Il suggère ensuite que le Québec se dote «d’une véritable politique agricole et alimentaire adaptée aux défis actuels, politique qui fait cruellement défaut actuellement malgré bien des mesures sectorielles qui semblent aller en ce sens, mais n’ont pas d’impact suffisant».

«Nous croyons qu’il aurait été possible d’exposer de façon plus explicite les dangers qui menacent le territoire et les activités agricoles, et de mieux refléter l’urgence de la situation. Ces dangers ne sont pas nouveaux, mais il suffit de jeter un coup d’œil à l’actualité des dernières semaines pour réaliser que, loin de s’atténuer, ils sont plus aigus que jamais», ajoute l’Institut Jean-Garon.

Sur les grands projets économiques, le cas Northvolt inquiète : «Ce n’est pas tant le projet Northvolt comme tel qui nous inquiète, mais la facilité avec laquelle le gouvernement a aplani les obstacles réglementaires sur sa route.  Il est particulièrement troublant de constater comment la protection des milieux humides a été mise de côté pour Northvolt alors qu’elle avait fait dérailler un projet domiciliaire sur le même site. Comment ne pas penser que la protection du territoire agricole aurait connu le même sort si elle avait été un obstacle au projet comme elle risque de le devenir lorsqu’il sera question d’une phase 2 ou de loger à proximité les milliers de travailleurs attendus?»

Sur la crise du logement, l’Institut se réfère à l’actualité autour de la municipalité de Crabtree : «Le cas de la municipalité de Crabtree est emblématique des pressions énormes qui s’annoncent sur le territoire agricole au nom de la crise du logement.  Une bataille se dessine entre le droit de construire vite et pour pas cher, donc sur les lisières agricoles des périmètres urbains, plutôt que de densifier, et garantir la sauvegarde de notre garde-manger. »

À propos de la filière énergétique, l’Institut Jean-Garon considère que Le Plan d’action d’Hydro-Québec visant à tripler la production d’énergie éolienne d’ici dix ans est «très préoccupant pour les défenseurs du territoire agricole».

La principale raison : «Parce que la volonté avouée d’Hydro est de produire cette énergie à proximité des endroits où elle est consommée, soit essentiellement dans les Basses-Terres du Saint-Laurent.»

«Énergie verte, crise du logement, grands projets industriels, toutes ces causes sont valables.  Leur convergence crée cependant une pression sans précédent sur le territoire agricole.  À la lecture des deux premiers fascicules de la Consultation nationale sur le territoire et les activités agricoles, il n’est pas évident que le gouvernement a pris toute la mesure de cette menace.», conclut l’Institut Jean-Garon.

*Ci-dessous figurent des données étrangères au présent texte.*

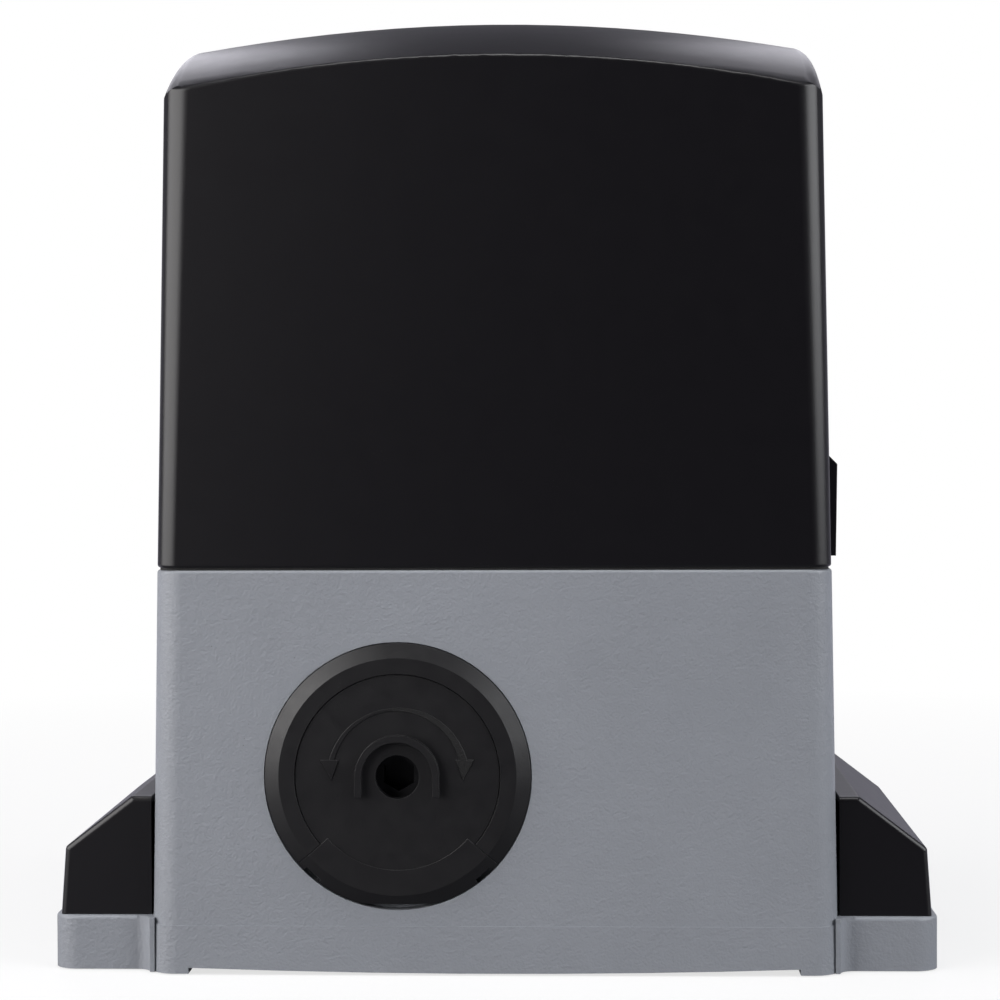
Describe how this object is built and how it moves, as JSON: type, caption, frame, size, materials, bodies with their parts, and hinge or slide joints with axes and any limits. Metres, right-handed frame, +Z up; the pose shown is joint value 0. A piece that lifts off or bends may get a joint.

Il y a eu quinze ans cette année, le rapport de la Commission sur l’avenir de l’Agriculture et de l’Agroalimentaire québécois, le Rapport Pronovost, proposait une feuille de route pour l’établissement d’une véritable politique nationale de l’agriculture et de l’alimentation.

Beaucoup a été accompli dans la foulée de ce rapport mais pas l’essentiel :  revoir la façon dont nous soutenons notre agriculture.

«Nous parlons ici essentiellement de la filière maïs-soya-porc qui s’est constituée à partir de la fin des années 1970 portée par le régime d’assurance stabilisation des revenus agricoles, l’ASRA. Cette filière a été le moteur principal des changements survenus dans le paysage agricole québécois au cours de cette période : explosion de 250% de la culture du soya depuis 1981, concentration de superficies en maïs et soya en Montérégie et dans le Centre-du Québec, de l’élevage du porc dans ces mêmes régions et en Chaudière-Appalaches, émergence de quasi-monopoles, déplacement concomitant de la production laitière au Saguenay-Lac-Saint-Jean, au Bas Saint-Laurent et en Estrie, déclin des superficies en prairies pérennes.

(…)

Ce sont les politiques publiques qui déterminent en grande partie l’usage du territoire. Il faut les faire évoluer si on veut adapter nos façons de faire aux défis actuels.»